(What is asked): Give back an exact copy of the lines from the start of the material through the line bearing "ear_r = 3.6;". Include both ends and nothing else.

>> begin Material

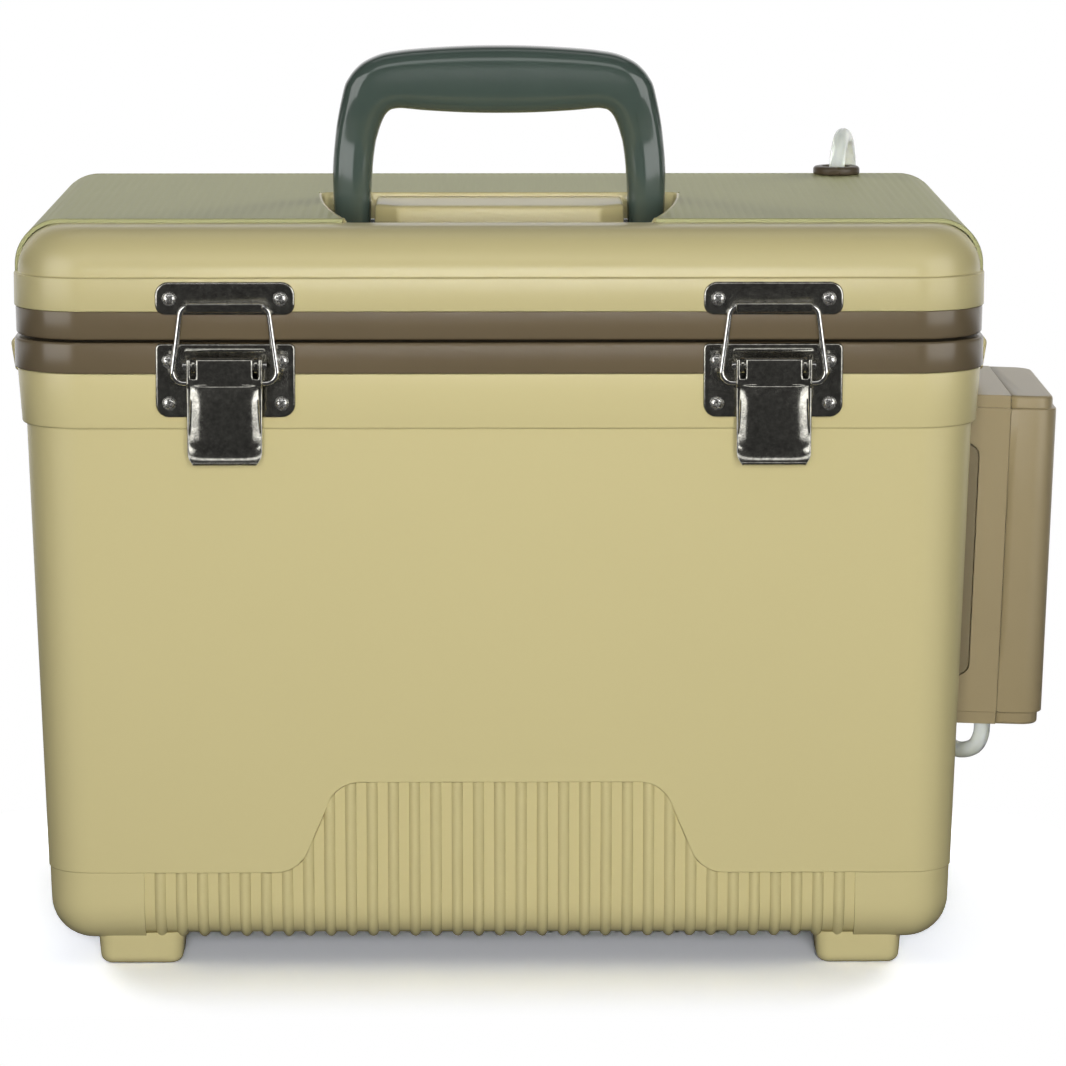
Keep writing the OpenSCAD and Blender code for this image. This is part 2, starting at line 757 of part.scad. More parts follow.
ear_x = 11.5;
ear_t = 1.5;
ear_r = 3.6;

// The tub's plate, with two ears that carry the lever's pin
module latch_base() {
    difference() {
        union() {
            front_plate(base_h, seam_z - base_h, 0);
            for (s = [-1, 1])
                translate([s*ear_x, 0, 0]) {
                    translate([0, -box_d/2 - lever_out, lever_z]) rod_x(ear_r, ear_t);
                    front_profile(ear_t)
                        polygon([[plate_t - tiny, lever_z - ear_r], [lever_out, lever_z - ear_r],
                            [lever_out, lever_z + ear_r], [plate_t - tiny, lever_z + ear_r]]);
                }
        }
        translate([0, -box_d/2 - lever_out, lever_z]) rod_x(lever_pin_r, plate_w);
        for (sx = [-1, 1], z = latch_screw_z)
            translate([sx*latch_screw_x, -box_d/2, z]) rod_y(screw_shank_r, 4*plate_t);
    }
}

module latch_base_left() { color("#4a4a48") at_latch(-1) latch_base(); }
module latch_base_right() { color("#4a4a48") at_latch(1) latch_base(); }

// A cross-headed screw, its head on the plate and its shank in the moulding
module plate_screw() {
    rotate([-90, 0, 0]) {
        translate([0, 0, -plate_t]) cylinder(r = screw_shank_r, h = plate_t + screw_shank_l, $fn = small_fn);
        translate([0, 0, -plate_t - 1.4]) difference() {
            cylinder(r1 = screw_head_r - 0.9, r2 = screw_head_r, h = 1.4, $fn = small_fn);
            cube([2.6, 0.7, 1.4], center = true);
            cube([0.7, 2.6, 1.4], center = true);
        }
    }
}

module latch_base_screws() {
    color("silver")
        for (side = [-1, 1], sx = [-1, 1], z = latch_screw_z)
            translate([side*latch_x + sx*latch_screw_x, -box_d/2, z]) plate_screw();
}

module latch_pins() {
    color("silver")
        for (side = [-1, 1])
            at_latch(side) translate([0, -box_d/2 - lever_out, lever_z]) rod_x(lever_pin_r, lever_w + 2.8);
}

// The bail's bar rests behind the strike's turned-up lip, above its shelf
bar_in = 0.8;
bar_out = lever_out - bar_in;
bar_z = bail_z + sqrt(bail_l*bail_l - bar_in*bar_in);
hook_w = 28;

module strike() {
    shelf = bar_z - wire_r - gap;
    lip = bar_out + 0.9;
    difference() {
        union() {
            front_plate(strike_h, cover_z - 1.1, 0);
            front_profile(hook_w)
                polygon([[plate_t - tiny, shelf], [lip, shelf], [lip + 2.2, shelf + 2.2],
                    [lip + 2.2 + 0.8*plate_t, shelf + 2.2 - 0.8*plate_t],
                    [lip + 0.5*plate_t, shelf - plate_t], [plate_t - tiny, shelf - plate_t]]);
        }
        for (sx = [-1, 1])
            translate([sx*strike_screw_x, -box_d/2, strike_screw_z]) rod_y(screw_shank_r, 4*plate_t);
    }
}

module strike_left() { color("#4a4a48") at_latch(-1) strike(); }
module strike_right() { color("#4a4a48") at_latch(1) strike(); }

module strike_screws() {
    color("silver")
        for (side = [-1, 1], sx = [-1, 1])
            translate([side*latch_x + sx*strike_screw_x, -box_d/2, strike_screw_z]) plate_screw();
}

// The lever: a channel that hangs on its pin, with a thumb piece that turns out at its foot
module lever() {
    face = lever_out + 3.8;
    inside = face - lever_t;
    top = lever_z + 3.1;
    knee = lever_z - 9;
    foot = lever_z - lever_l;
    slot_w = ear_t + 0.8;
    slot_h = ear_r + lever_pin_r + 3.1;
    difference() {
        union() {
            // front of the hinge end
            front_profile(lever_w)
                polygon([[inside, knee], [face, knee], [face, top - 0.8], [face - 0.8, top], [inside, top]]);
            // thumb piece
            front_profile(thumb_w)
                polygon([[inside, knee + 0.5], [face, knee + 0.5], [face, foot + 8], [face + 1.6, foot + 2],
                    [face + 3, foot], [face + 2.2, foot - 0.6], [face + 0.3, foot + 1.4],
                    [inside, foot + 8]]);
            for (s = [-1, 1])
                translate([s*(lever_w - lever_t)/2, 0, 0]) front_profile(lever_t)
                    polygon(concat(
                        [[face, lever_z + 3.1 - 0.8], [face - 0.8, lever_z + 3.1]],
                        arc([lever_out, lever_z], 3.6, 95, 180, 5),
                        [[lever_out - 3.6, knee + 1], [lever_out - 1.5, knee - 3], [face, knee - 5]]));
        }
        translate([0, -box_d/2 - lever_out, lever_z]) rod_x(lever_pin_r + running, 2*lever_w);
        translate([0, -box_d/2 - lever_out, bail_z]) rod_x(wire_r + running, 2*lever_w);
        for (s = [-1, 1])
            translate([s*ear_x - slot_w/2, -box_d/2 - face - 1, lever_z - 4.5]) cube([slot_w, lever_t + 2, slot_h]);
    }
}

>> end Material

(The solution):
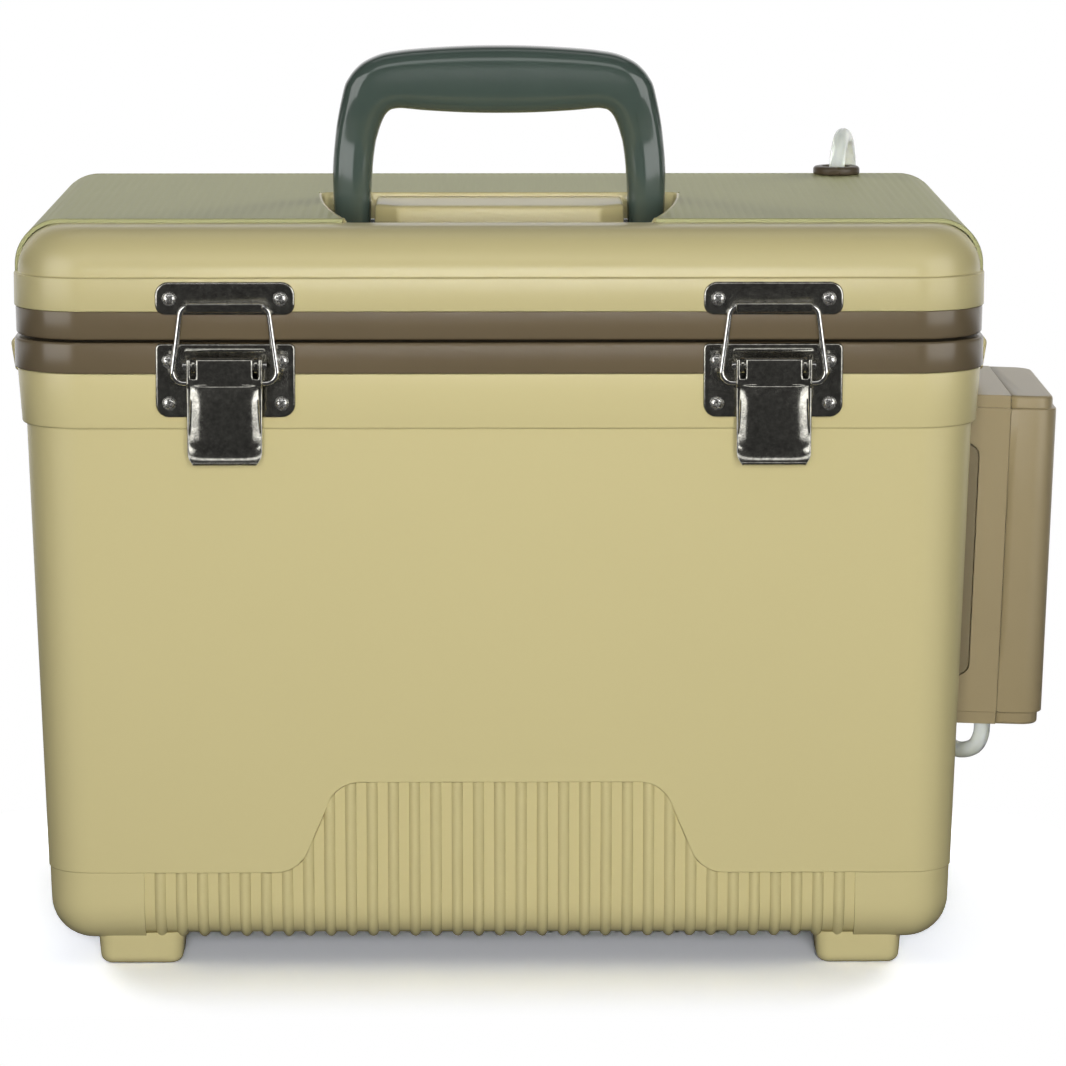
Keep writing the OpenSCAD and Blender code for this image. This is part 2, starting at line 757 of part.scad. More parts follow.
ear_x = 11.5;
ear_t = 1.5;
ear_r = 3.6;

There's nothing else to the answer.